Task objective ▸ Retype the listing that follows, word for word.

Data lines ▸
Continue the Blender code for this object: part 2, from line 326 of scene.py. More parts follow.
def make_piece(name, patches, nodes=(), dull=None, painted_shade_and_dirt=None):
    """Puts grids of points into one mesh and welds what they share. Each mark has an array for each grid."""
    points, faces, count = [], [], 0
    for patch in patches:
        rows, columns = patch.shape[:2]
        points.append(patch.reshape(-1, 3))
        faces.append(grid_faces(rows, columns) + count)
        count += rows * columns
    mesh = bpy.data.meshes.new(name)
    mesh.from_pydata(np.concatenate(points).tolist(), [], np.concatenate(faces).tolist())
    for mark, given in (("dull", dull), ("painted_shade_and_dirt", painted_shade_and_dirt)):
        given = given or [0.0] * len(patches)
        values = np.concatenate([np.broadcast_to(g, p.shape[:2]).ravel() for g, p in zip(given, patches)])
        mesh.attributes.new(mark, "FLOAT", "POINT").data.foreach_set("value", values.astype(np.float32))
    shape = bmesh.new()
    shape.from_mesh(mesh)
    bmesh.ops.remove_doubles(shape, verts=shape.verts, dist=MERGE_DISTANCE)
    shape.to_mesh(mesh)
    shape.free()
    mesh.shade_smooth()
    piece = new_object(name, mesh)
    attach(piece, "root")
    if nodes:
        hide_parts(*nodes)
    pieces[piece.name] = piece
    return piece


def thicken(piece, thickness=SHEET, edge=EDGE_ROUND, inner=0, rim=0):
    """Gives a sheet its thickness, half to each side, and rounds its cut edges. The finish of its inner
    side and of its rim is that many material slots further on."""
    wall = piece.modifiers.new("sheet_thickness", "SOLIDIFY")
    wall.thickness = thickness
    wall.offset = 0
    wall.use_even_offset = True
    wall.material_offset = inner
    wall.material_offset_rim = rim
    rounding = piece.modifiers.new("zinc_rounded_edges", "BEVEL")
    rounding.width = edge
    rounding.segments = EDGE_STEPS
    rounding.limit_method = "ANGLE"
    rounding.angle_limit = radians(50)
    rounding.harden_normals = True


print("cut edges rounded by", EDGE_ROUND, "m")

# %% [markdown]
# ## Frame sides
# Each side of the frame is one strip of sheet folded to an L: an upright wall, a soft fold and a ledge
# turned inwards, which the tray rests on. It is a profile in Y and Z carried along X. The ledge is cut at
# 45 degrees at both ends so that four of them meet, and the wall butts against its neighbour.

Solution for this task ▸
Continue the Blender code for this object: part 2, from line 326 of scene.py. More parts follow.
def make_piece(name, patches, nodes=(), dull=None, painted_shade_and_dirt=None):
    """Puts grids of points into one mesh and welds what they share. Each mark has an array for each grid."""
    points, faces, count = [], [], 0
    for patch in patches:
        rows, columns = patch.shape[:2]
        points.append(patch.reshape(-1, 3))
        faces.append(grid_faces(rows, columns) + count)
        count += rows * columns
    mesh = bpy.data.meshes.new(name)
    mesh.from_pydata(np.concatenate(points).tolist(), [], np.concatenate(faces).tolist())
    for mark, given in (("dull", dull), ("painted_shade_and_dirt", painted_shade_and_dirt)):
        given = given or [0.0] * len(patches)
        values = np.concatenate([np.broadcast_to(g, p.shape[:2]).ravel() for g, p in zip(given, patches)])
        mesh.attributes.new(mark, "FLOAT", "POINT").data.foreach_set("value", values.astype(np.float32))
    shape = bmesh.new()
    shape.from_mesh(mesh)
    bmesh.ops.remove_doubles(shape, verts=shape.verts, dist=MERGE_DISTANCE)
    shape.to_mesh(mesh)
    shape.free()
    mesh.shade_smooth()
    piece = new_object(name, mesh)
    attach(piece, "root")
    if nodes:
        hide_parts(*nodes)
    pieces[piece.name] = piece
    return piece


def thicken(piece, thickness=SHEET, edge=EDGE_ROUND, inner=0, rim=0):
    """Gives a sheet its thickness, half to each side, and rounds its cut edges. The finish of its inner
    side and of its rim is that many material slots further on."""
    wall = piece.modifiers.new("sheet_thickness", "SOLIDIFY")
    wall.thickness = thickness
    wall.offset = 0
    wall.use_even_offset = True
    wall.material_offset = inner
    wall.material_offset_rim = rim
    rounding = piece.modifiers.new("zinc_rounded_edges", "BEVEL")
    rounding.width = edge
    rounding.segments = EDGE_STEPS
    rounding.limit_method = "ANGLE"
    rounding.angle_limit = radians(50)
    rounding.harden_normals = True


print("cut edges rounded by", EDGE_ROUND, "m")

# %% [markdown]
# ## Frame sides
# Each side of the frame is one strip of sheet folded to an L: an upright wall, a soft fold and a ledge
# turned inwards, which the tray rests on. It is a profile in Y and Z carried along X. The ledge is cut at
# 45 degrees at both ends so that four of them meet, and the wall butts against its neighbour.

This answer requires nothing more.